#### TASK DETAILS
Among the entries below, extract exactly the lines that run from the one with "solids = len(node.Shape.Solids)" through the one with "zip(*points))), Vector(map(max, zip(*points)))", both ends included.

Source data:

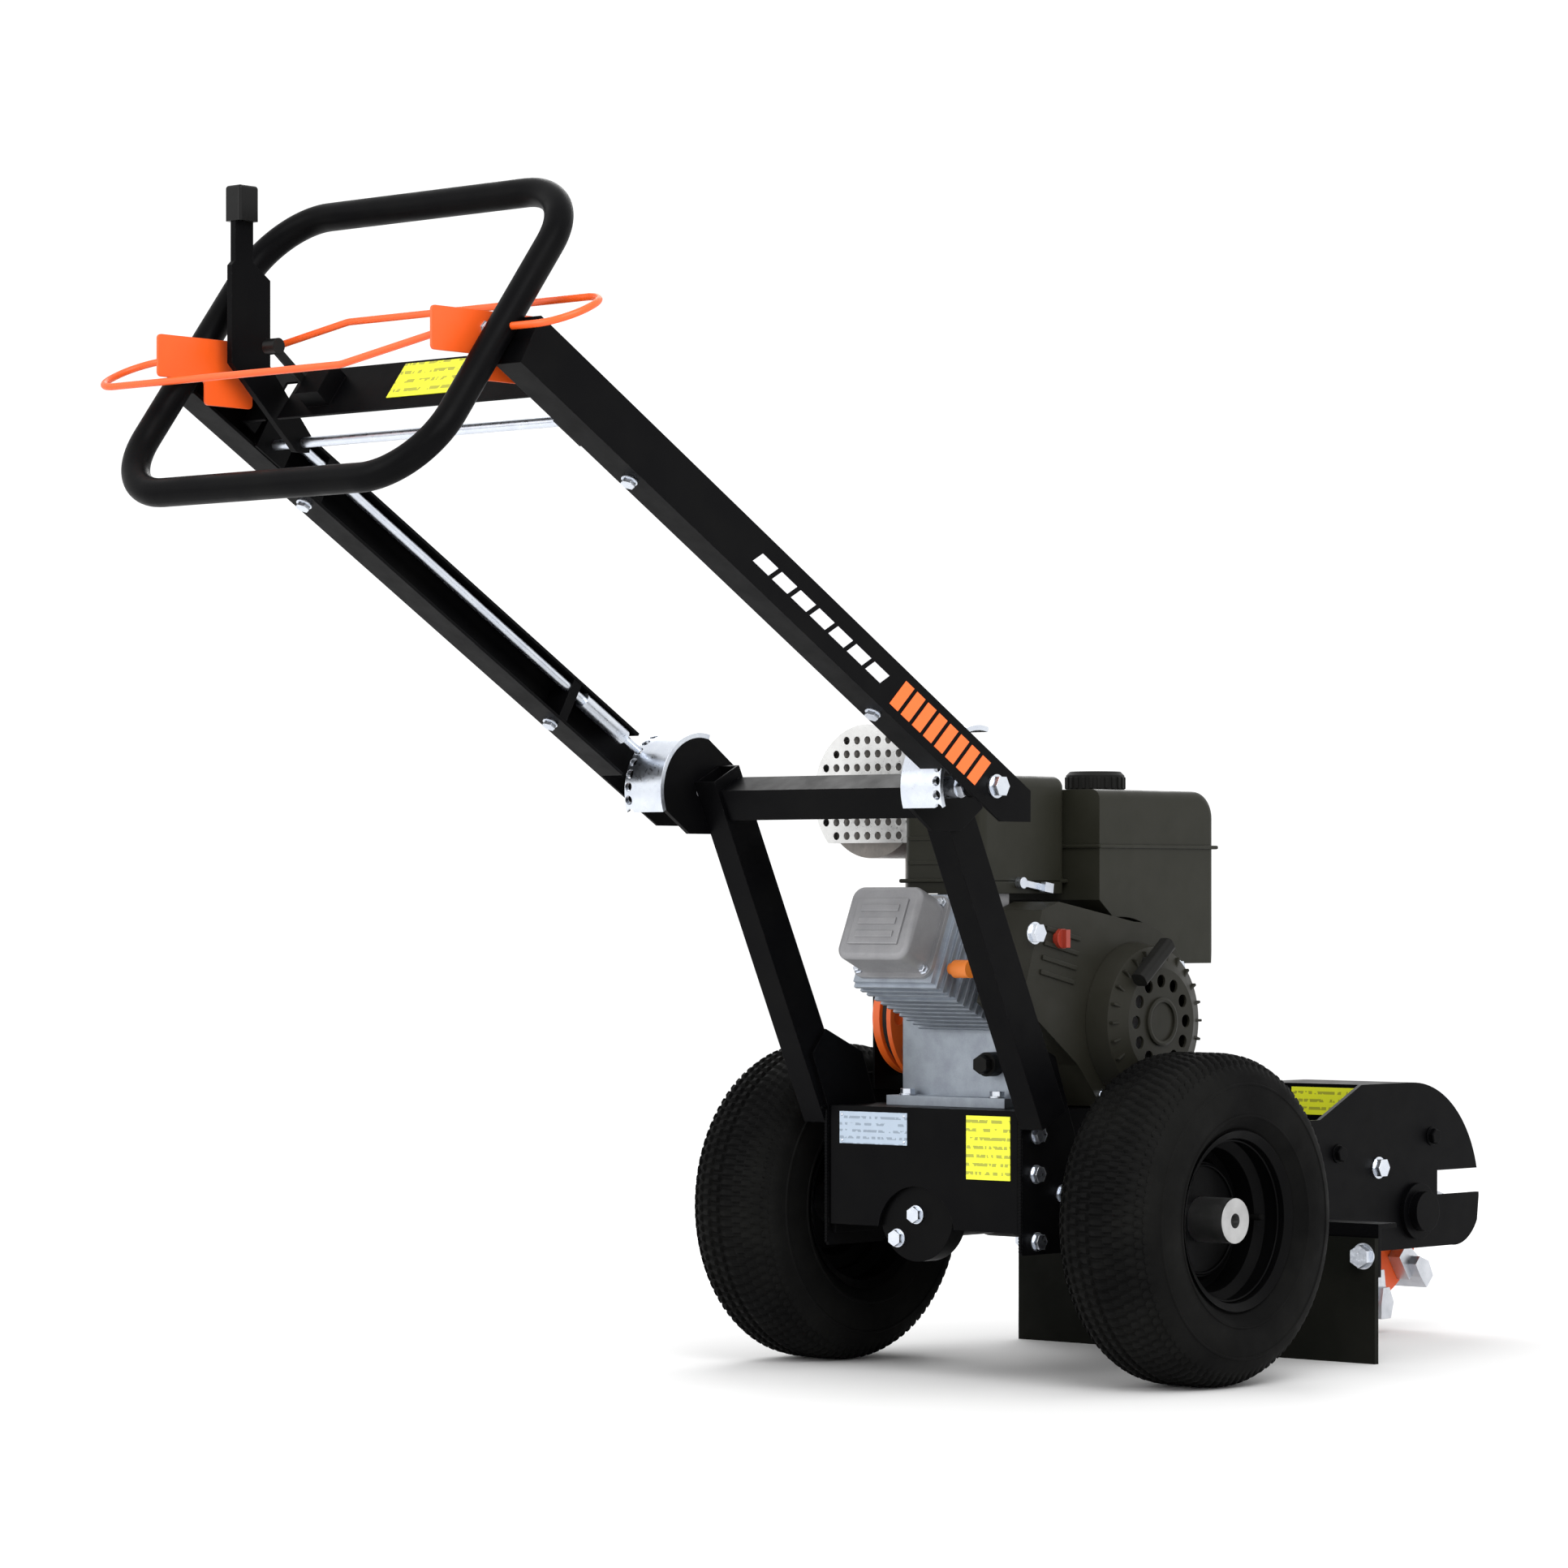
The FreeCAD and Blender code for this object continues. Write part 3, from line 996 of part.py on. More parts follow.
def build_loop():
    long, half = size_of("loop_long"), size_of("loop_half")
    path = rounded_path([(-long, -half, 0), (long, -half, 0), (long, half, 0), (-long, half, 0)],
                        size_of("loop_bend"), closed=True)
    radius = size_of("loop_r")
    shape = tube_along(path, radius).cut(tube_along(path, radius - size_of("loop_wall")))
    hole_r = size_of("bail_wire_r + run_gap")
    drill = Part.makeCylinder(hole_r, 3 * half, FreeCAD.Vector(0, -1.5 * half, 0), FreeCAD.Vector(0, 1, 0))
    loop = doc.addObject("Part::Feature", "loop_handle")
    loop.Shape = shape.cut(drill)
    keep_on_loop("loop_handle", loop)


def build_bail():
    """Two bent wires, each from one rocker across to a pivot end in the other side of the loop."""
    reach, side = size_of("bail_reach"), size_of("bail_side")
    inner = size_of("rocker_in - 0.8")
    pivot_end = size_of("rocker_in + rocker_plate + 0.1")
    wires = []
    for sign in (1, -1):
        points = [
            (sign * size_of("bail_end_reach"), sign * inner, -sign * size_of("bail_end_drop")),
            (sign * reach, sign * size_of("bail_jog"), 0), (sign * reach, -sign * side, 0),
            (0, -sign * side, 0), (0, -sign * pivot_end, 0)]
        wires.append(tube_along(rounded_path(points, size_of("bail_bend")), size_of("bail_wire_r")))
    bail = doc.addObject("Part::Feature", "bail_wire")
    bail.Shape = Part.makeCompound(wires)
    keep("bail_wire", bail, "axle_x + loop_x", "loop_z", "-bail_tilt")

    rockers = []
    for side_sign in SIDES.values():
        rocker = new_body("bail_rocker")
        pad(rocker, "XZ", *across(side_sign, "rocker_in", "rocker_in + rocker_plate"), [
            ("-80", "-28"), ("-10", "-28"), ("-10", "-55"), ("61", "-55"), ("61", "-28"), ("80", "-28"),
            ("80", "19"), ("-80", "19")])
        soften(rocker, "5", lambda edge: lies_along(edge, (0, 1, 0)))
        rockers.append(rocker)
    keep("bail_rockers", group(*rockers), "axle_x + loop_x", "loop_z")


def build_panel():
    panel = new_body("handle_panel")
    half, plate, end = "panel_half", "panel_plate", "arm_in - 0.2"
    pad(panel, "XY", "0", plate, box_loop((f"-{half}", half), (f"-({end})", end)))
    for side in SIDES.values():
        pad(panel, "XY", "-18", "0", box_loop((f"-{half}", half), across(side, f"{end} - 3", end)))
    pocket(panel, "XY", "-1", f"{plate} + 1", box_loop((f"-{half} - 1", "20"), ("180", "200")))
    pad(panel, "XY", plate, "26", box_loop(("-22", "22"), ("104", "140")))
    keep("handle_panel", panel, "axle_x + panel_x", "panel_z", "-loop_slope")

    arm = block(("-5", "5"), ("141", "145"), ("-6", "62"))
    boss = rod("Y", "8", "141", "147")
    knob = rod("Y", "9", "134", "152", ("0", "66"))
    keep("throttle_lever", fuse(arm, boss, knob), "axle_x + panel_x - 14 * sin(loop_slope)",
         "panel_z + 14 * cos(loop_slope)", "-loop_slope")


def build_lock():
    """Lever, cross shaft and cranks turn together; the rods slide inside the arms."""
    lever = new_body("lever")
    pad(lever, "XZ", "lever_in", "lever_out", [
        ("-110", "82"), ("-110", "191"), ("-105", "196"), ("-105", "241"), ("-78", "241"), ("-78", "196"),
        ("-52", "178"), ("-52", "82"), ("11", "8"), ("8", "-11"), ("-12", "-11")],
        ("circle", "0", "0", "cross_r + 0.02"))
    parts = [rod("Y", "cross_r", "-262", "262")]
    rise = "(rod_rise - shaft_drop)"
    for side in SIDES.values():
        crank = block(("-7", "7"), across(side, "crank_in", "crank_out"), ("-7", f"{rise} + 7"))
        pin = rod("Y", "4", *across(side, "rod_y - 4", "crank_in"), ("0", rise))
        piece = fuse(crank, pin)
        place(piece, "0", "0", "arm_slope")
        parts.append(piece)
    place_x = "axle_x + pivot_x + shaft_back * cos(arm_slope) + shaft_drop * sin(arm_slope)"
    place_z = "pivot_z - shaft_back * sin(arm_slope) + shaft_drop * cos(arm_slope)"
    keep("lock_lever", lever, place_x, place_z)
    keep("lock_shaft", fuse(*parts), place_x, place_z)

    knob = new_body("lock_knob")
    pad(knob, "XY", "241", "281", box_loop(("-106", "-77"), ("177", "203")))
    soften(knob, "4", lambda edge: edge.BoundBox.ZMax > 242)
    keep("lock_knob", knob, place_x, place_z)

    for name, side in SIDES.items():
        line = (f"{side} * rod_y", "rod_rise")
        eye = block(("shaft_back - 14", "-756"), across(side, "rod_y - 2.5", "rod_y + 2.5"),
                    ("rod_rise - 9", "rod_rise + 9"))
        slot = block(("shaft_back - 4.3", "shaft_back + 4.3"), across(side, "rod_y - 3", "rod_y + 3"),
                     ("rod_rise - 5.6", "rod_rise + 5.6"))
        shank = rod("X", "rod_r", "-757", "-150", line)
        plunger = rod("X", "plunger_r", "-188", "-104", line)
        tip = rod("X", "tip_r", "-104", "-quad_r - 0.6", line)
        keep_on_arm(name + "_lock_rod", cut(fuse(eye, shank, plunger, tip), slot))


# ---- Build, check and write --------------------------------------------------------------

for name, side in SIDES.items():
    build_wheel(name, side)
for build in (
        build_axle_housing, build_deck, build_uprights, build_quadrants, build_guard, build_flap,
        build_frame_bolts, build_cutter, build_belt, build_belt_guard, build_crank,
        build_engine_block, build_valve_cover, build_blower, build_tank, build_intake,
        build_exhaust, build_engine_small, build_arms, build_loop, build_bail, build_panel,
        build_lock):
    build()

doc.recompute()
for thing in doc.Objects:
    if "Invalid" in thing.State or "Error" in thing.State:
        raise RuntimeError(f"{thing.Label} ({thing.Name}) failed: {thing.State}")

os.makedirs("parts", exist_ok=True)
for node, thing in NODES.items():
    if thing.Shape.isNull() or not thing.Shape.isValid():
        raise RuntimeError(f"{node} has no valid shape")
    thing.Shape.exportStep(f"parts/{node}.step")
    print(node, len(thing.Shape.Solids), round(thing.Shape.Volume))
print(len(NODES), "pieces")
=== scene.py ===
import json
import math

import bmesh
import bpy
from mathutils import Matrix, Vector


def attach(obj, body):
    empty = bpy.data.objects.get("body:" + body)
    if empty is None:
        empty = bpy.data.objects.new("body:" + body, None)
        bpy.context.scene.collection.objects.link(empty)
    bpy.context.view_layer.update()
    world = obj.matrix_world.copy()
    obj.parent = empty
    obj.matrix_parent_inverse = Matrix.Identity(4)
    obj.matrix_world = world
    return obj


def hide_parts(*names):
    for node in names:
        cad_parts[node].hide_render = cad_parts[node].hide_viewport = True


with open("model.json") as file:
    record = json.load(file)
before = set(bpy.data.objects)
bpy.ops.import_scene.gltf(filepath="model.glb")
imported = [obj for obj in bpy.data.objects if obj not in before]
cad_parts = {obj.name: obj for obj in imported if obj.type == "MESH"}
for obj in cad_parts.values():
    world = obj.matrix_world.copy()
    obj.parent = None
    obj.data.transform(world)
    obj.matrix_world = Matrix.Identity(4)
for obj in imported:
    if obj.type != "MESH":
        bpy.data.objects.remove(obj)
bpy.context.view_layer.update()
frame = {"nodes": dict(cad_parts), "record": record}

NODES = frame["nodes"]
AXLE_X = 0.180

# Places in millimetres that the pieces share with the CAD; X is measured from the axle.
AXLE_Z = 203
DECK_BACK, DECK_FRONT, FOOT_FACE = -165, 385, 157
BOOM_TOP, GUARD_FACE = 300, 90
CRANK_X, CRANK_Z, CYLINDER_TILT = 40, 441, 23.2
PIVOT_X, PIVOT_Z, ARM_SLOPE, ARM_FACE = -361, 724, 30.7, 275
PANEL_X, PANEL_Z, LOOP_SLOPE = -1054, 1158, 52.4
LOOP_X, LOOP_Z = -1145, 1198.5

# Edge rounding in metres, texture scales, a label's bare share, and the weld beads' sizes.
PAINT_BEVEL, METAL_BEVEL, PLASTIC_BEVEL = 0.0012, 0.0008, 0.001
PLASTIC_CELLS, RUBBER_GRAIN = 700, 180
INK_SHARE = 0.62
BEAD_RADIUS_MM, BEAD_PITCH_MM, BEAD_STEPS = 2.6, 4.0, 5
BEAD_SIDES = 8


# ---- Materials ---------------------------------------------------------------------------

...

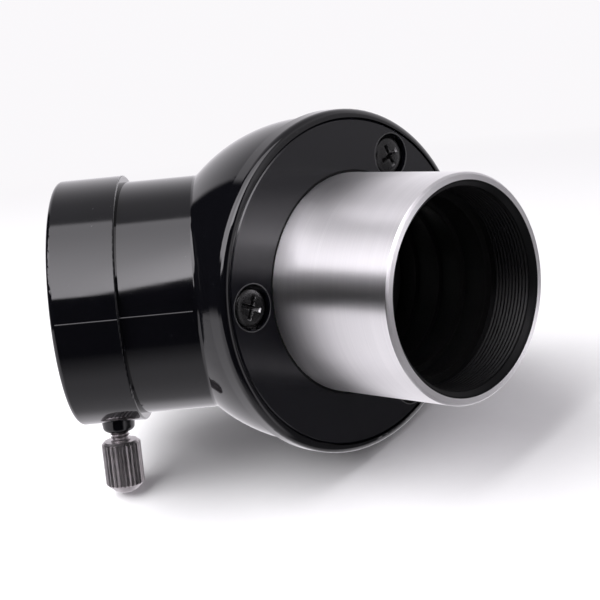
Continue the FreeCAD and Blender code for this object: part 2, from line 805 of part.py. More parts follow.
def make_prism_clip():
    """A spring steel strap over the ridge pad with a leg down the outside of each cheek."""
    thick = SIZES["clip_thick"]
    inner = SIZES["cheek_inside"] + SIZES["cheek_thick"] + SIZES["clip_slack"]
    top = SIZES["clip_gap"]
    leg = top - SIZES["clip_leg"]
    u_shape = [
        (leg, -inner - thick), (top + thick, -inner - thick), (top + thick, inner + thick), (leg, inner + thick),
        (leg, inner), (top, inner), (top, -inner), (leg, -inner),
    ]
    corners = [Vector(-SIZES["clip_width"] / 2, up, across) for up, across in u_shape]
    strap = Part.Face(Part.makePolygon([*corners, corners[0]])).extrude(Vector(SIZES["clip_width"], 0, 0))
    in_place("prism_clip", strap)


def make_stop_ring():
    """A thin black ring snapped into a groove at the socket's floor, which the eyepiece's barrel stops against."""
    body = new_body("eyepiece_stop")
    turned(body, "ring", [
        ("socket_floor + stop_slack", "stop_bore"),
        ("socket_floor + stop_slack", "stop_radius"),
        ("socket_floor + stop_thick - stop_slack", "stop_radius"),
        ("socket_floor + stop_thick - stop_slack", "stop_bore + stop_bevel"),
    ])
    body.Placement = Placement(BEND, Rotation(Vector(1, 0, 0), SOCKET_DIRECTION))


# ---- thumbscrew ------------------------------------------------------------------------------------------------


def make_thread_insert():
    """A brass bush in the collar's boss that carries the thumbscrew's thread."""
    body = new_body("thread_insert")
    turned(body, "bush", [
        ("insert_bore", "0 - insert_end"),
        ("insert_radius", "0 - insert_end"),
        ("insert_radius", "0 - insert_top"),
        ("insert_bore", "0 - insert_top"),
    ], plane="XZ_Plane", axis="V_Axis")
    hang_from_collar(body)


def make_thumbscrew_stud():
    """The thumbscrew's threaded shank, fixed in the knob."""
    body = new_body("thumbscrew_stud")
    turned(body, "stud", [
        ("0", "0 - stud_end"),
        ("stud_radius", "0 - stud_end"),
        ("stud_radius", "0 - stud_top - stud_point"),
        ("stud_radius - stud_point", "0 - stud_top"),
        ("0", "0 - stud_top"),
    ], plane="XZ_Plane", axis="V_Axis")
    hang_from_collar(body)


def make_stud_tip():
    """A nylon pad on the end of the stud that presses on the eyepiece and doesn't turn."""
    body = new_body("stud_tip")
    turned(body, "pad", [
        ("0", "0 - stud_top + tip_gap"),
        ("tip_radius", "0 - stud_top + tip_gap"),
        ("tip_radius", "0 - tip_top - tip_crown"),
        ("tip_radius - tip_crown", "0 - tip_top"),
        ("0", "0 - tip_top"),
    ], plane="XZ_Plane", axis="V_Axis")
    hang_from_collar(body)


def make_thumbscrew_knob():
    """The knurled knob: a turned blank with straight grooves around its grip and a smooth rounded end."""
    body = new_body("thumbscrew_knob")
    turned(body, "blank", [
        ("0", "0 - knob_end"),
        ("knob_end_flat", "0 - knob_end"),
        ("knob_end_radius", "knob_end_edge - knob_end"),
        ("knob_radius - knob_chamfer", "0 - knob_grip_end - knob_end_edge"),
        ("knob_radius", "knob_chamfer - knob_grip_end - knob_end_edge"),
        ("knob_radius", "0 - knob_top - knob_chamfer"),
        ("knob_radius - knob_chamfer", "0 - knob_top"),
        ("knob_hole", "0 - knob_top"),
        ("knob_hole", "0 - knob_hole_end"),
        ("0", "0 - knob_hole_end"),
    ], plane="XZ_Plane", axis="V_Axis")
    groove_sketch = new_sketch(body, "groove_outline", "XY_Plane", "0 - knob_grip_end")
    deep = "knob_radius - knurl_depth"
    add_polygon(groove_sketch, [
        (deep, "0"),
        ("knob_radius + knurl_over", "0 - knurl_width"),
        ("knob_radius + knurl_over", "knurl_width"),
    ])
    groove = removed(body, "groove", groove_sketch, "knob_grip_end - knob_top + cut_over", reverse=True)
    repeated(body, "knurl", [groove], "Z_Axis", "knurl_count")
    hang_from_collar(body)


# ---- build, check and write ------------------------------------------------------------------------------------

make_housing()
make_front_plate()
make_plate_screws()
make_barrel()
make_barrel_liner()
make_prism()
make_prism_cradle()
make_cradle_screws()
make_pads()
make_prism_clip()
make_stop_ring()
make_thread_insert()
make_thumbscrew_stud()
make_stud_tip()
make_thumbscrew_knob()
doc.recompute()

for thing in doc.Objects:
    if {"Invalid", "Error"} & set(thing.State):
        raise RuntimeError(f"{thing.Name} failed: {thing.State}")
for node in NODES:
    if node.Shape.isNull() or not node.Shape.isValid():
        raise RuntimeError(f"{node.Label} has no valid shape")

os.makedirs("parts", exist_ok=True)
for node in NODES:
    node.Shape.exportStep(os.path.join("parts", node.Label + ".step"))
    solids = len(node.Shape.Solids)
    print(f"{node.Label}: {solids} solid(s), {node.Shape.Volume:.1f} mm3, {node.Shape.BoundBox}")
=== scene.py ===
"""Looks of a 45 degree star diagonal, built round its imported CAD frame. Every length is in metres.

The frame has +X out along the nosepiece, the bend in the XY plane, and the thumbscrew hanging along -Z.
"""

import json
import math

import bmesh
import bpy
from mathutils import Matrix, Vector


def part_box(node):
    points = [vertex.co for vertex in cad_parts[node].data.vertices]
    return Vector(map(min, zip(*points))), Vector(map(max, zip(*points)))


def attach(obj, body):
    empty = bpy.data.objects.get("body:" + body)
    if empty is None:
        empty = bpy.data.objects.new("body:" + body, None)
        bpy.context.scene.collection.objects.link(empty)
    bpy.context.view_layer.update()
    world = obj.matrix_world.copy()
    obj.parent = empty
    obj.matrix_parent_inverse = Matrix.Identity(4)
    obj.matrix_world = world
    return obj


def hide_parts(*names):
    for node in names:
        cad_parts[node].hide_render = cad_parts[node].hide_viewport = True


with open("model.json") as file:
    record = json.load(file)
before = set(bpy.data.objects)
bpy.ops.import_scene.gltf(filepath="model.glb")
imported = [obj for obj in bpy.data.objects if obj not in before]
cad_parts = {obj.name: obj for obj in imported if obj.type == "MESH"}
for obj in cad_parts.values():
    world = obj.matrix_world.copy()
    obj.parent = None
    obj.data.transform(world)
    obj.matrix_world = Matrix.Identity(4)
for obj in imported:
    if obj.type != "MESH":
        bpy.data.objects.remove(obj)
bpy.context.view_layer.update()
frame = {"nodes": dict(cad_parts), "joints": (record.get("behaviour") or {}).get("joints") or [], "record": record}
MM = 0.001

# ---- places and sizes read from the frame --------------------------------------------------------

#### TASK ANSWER
    solids = len(node.Shape.Solids)
    print(f"{node.Label}: {solids} solid(s), {node.Shape.Volume:.1f} mm3, {node.Shape.BoundBox}")
=== scene.py ===
"""Looks of a 45 degree star diagonal, built round its imported CAD frame. Every length is in metres.

The frame has +X out along the nosepiece, the bend in the XY plane, and the thumbscrew hanging along -Z.
"""

import json
import math

import bmesh
import bpy
from mathutils import Matrix, Vector


def part_box(node):
    points = [vertex.co for vertex in cad_parts[node].data.vertices]
    return Vector(map(min, zip(*points))), Vector(map(max, zip(*points)))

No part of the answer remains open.